Werning: Ich habe Situationen erlebt, in denen ich mich am liebsten wegdrehen wollte, aber letztlich gezwungen habe, hinzuschauen. Wir arbeiten ja nicht fürs Radio oder die Zeitung, sondern wollen die Fälle für das Fernsehen dokumentieren.

Kuhnigk: Bei den „12 Stämmen“ war das ganz ähnlich. Ich bin da mehrfach hingefahren und mir war klar, dass die Technik den Herausforderungen angepasst werden muss. Bei all dem Aufwand den wir für unsere Reportagen betreiben ist eine funktionierende Technik Pflicht und Kür zugleich.

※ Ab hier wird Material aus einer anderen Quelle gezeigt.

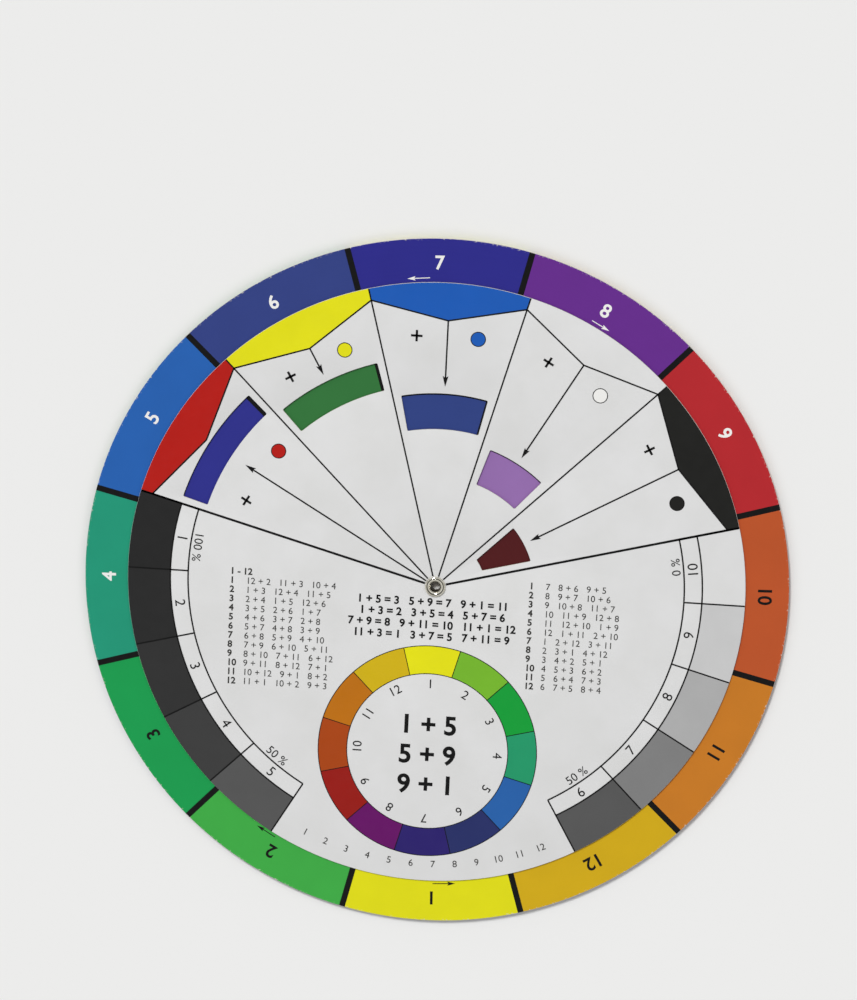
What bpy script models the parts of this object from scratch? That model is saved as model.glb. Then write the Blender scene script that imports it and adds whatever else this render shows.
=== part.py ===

Gab es Momente, in denen Sie gerne schon an die Öffentlichkeit gegangen wären, dies aber schlicht nicht konnten, weil die Ergebnisse noch nicht stichhaltig genug waren?

Werning: Ich bin immer so weit gegangen, bis ich die Ergebnisse hatte, die ich haben wollte. Man geht ja nicht bei jedem Thema zur Staatsanwaltschaft. Manchmal geht es einfach bloß darum, zu erfahren, wie ein System funktioniert und wer die Menschen sind, die sich darin bewegen. Es ist nicht so, dass wir jeden Montag die bösen Buben aufspüren wollen, sondern es sind auch die skurrilen Parallelwelten, die uns interessieren. Es liegt in der Natur des Menschen, herausfinden zu wollen, was in der Nachbarschaft passiert. Dass man immer noch einen Schritt weitergehen kann, steht aber außer Frage.

Kuhnigk: Wir sind keine Strafverfolgungsbehörde und übernehmen auch nicht die Arbeit der Polizei. Unsere Arbeitsweise ist anders. Wenn wir helfen können, umso besser. Das wertet unsere Arbeit auf, weil es zeigt, dass sie eine Relevanz besitzt. Aber am Ende wollen wir in erster Linie unbeschadet aus den Recherchen herauszukommen.

Frau Werning, Herr Kuhnigk, vielen Dank für das Gespräch.